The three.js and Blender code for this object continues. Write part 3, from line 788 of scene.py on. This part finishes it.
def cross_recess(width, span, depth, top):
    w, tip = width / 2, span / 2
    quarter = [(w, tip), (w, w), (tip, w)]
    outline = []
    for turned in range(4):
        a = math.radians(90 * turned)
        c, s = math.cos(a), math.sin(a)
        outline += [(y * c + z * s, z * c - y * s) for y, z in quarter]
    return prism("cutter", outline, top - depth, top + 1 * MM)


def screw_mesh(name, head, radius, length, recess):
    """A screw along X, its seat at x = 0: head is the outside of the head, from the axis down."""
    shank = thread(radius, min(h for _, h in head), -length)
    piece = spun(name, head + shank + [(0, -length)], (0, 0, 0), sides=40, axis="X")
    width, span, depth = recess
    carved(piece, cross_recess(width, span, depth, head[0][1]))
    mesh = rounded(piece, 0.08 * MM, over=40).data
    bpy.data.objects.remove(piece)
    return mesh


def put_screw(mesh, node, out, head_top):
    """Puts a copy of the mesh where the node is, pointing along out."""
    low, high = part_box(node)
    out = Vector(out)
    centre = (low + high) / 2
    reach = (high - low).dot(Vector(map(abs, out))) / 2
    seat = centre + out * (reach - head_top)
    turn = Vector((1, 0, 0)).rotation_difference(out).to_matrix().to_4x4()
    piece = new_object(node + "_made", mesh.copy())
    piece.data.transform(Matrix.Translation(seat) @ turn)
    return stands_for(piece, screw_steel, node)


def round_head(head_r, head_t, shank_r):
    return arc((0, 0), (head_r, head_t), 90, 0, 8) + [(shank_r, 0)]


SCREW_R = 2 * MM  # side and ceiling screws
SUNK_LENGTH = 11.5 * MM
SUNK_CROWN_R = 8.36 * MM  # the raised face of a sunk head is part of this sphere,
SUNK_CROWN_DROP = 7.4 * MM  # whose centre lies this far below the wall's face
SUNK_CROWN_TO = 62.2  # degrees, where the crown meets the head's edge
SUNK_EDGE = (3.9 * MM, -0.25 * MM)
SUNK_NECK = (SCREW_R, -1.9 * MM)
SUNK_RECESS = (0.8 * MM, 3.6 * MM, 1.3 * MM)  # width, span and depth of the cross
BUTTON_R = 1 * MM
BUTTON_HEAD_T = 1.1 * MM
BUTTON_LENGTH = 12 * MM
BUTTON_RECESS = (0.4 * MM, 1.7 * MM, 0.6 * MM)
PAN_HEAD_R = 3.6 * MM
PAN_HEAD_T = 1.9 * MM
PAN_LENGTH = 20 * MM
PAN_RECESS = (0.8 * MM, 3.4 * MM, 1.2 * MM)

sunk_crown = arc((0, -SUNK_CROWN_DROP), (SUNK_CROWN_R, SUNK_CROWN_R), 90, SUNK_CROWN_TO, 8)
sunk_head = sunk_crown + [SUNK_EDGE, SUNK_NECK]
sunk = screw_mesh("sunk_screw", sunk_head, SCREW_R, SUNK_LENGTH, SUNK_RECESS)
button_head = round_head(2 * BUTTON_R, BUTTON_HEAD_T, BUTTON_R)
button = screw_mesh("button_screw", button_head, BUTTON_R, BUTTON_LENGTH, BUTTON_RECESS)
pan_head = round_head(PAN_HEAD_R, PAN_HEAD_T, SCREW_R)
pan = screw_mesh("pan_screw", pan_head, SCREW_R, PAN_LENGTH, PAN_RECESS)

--

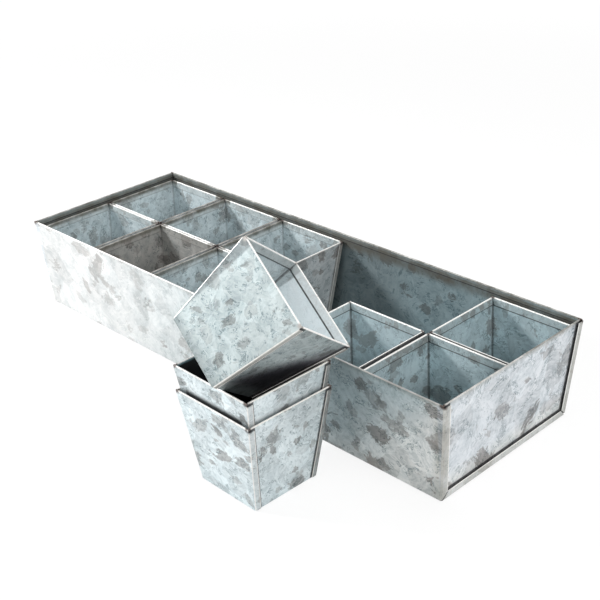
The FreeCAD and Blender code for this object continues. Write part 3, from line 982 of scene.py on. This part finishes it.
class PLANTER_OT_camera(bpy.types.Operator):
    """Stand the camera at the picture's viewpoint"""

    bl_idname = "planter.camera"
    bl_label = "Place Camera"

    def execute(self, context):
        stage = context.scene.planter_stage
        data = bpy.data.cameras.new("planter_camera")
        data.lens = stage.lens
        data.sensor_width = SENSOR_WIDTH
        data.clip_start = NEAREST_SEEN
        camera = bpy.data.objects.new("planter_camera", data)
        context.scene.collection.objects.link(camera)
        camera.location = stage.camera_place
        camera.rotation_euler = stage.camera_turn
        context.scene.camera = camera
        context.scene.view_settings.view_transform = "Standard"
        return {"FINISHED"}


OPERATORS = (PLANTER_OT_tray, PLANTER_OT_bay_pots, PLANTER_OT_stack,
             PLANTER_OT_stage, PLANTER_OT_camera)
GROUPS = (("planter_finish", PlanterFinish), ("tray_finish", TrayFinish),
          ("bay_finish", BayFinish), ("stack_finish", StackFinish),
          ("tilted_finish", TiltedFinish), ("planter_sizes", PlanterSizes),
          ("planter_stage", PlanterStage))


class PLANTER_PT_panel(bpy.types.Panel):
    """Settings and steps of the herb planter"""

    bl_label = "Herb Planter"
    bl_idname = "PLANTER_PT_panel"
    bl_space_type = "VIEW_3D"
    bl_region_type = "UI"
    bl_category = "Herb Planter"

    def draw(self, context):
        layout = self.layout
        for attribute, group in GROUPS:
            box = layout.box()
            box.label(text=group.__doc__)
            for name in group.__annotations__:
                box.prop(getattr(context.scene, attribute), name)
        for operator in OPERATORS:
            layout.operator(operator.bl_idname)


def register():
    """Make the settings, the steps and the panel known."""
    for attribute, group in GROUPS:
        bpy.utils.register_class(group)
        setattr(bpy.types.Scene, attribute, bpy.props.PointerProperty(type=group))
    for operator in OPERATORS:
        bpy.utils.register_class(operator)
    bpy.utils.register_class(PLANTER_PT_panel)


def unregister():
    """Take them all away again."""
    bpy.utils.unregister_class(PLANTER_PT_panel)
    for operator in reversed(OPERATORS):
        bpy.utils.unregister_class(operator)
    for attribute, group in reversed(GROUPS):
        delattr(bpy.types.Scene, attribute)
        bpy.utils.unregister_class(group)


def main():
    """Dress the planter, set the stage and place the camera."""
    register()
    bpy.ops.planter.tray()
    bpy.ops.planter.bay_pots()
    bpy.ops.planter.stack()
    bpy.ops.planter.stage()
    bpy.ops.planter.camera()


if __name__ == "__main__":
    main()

* * *

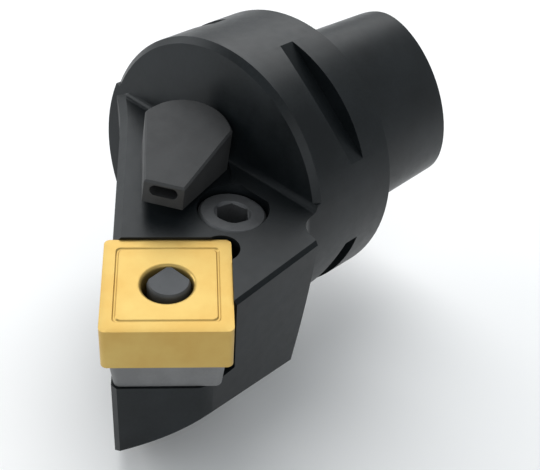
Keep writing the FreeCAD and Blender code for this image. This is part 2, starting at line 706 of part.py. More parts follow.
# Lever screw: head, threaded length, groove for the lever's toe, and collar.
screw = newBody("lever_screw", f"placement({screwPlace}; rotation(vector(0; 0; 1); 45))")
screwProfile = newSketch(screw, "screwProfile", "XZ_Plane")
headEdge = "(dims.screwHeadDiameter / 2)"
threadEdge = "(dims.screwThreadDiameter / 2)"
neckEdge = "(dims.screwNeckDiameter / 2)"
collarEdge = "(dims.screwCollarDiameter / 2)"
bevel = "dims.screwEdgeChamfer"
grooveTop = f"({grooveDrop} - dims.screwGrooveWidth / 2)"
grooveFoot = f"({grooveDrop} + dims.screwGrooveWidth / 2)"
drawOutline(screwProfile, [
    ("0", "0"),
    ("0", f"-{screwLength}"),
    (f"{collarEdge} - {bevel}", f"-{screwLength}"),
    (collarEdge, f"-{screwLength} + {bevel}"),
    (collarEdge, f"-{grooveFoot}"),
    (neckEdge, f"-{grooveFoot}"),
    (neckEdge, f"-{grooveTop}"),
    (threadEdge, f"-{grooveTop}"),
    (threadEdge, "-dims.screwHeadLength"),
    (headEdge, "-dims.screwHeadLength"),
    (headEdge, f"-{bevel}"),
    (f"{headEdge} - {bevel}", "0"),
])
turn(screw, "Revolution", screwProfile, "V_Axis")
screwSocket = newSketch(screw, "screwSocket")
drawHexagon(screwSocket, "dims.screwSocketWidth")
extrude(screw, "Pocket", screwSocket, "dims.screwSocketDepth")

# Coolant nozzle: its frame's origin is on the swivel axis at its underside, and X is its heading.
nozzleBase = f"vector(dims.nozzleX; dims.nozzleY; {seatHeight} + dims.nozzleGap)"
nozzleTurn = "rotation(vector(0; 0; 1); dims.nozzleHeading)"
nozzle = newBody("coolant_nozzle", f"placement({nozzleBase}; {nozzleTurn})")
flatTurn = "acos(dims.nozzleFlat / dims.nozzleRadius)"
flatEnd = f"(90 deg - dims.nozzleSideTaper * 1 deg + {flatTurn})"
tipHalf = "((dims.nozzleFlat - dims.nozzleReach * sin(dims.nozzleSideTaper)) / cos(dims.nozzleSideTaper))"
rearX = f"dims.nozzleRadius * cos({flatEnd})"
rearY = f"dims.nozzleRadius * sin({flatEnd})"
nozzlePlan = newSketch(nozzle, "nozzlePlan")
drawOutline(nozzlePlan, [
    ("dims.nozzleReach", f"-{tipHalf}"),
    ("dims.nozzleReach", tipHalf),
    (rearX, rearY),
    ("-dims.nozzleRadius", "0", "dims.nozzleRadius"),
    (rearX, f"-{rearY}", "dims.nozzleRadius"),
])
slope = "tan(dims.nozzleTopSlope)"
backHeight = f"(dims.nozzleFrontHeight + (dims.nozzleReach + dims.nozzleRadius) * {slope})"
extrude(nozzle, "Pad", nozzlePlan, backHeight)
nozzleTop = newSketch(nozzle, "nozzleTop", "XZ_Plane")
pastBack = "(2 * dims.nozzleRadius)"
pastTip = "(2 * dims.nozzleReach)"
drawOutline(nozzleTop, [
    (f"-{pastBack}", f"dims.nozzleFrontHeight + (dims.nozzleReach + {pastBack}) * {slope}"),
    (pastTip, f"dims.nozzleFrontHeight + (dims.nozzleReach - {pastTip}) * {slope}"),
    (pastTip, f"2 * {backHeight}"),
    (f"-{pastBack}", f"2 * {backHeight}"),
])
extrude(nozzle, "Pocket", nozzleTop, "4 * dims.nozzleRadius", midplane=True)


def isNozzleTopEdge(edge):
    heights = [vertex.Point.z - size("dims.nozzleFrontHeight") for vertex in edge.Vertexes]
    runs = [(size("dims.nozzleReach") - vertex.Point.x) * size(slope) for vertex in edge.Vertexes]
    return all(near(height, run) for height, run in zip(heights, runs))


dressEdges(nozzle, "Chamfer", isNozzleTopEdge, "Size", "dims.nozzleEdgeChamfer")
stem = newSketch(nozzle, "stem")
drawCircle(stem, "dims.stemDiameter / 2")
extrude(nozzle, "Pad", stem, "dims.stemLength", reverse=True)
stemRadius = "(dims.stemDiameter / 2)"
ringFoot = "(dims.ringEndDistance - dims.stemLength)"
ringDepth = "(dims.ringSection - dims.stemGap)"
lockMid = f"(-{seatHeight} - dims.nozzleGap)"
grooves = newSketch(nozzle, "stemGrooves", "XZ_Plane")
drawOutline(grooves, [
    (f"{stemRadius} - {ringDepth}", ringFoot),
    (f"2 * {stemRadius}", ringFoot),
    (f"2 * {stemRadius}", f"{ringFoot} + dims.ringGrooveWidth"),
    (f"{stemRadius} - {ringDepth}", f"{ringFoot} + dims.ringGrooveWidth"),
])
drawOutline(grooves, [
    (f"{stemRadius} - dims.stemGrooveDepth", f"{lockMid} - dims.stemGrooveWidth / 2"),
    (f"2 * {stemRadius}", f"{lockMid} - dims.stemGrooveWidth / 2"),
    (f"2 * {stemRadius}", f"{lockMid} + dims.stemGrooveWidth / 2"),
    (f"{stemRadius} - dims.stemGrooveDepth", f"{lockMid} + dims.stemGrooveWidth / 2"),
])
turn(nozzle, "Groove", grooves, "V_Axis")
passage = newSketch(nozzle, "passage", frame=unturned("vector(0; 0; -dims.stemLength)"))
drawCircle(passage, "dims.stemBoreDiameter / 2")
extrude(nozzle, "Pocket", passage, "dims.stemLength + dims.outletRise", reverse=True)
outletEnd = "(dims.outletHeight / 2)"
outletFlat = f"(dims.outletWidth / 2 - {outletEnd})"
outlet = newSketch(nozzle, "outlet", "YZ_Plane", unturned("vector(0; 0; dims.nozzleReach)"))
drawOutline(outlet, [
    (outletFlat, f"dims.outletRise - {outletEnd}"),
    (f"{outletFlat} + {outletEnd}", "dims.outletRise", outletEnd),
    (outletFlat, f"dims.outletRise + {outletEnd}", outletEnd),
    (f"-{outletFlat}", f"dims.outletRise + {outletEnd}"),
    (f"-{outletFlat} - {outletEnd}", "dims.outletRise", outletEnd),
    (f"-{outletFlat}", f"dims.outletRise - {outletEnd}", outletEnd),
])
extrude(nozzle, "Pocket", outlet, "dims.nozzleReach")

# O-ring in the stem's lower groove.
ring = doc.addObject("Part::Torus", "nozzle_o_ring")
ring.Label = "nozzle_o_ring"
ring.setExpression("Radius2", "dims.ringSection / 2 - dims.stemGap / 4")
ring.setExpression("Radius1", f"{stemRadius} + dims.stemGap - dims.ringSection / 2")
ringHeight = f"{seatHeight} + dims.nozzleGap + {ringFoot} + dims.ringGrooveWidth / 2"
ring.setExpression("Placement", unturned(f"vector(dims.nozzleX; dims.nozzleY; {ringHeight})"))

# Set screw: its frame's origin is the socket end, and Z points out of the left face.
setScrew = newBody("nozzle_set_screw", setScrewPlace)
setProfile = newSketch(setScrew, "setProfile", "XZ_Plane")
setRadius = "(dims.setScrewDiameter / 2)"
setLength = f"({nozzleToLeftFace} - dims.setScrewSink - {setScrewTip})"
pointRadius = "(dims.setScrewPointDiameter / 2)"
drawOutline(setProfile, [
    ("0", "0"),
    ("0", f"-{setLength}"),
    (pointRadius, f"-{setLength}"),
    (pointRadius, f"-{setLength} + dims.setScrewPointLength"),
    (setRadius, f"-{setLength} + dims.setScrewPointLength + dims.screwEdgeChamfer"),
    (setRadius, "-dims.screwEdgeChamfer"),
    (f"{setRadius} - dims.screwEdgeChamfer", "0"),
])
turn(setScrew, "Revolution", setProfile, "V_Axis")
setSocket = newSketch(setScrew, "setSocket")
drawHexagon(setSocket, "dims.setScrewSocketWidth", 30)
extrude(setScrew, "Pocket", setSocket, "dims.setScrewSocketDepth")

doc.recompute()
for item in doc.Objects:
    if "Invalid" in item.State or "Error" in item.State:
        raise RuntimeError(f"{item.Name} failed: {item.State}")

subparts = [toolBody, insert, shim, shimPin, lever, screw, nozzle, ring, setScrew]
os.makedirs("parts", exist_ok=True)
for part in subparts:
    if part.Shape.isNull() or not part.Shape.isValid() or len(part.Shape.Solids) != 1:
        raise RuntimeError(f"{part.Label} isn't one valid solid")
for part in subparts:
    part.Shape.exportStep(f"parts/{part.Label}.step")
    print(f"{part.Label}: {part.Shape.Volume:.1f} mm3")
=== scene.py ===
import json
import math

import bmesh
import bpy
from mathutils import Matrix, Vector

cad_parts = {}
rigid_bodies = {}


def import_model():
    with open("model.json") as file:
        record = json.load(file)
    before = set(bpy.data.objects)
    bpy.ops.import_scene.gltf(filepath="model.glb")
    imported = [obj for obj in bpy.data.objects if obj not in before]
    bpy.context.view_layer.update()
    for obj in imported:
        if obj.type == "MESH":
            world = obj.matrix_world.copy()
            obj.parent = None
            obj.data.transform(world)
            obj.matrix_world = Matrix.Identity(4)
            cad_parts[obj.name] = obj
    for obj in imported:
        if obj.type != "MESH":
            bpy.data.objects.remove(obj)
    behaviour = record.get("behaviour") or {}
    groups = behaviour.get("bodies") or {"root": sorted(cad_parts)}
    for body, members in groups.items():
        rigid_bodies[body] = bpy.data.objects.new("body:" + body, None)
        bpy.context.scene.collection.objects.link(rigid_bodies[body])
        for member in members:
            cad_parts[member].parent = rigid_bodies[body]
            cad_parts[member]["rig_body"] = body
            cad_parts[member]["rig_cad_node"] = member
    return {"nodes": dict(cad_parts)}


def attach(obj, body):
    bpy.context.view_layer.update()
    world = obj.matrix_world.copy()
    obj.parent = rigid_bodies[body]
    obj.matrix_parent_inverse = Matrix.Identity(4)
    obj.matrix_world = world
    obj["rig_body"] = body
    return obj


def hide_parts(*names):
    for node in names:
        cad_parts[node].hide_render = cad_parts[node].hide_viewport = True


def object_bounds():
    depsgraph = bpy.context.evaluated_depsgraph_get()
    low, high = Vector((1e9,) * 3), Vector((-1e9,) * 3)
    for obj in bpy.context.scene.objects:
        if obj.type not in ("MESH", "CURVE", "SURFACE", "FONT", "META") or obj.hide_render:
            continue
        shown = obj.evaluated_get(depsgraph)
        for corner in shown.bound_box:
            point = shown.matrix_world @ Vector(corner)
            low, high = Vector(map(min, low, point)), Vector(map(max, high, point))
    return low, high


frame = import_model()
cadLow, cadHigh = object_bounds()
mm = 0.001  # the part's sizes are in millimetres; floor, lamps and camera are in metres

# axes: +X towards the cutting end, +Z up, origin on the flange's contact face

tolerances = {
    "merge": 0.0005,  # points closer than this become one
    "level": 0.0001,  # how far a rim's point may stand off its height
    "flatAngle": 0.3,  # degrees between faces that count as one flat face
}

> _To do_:
Every line from the one containing "nozzle, ring, setScrew]" through the one containing "depsgraph = bpy.context.evaluated_depsgraph_get()" is to be given again exactly, both ends included, and no line outside that range.

> _Exercise response_:
subparts = [toolBody, insert, shim, shimPin, lever, screw, nozzle, ring, setScrew]
os.makedirs("parts", exist_ok=True)
for part in subparts:
    if part.Shape.isNull() or not part.Shape.isValid() or len(part.Shape.Solids) != 1:
        raise RuntimeError(f"{part.Label} isn't one valid solid")
for part in subparts:
    part.Shape.exportStep(f"parts/{part.Label}.step")
    print(f"{part.Label}: {part.Shape.Volume:.1f} mm3")
=== scene.py ===
import json
import math

import bmesh
import bpy
from mathutils import Matrix, Vector

cad_parts = {}
rigid_bodies = {}


def import_model():
    with open("model.json") as file:
        record = json.load(file)
    before = set(bpy.data.objects)
    bpy.ops.import_scene.gltf(filepath="model.glb")
    imported = [obj for obj in bpy.data.objects if obj not in before]
    bpy.context.view_layer.update()
    for obj in imported:
        if obj.type == "MESH":
            world = obj.matrix_world.copy()
            obj.parent = None
            obj.data.transform(world)
            obj.matrix_world = Matrix.Identity(4)
            cad_parts[obj.name] = obj
    for obj in imported:
        if obj.type != "MESH":
            bpy.data.objects.remove(obj)
    behaviour = record.get("behaviour") or {}
    groups = behaviour.get("bodies") or {"root": sorted(cad_parts)}
    for body, members in groups.items():
        rigid_bodies[body] = bpy.data.objects.new("body:" + body, None)
        bpy.context.scene.collection.objects.link(rigid_bodies[body])
        for member in members:
            cad_parts[member].parent = rigid_bodies[body]
            cad_parts[member]["rig_body"] = body
            cad_parts[member]["rig_cad_node"] = member
    return {"nodes": dict(cad_parts)}


def attach(obj, body):
    bpy.context.view_layer.update()
    world = obj.matrix_world.copy()
    obj.parent = rigid_bodies[body]
    obj.matrix_parent_inverse = Matrix.Identity(4)
    obj.matrix_world = world
    obj["rig_body"] = body
    return obj


def hide_parts(*names):
    for node in names:
        cad_parts[node].hide_render = cad_parts[node].hide_viewport = True


def object_bounds():
    depsgraph = bpy.context.evaluated_depsgraph_get()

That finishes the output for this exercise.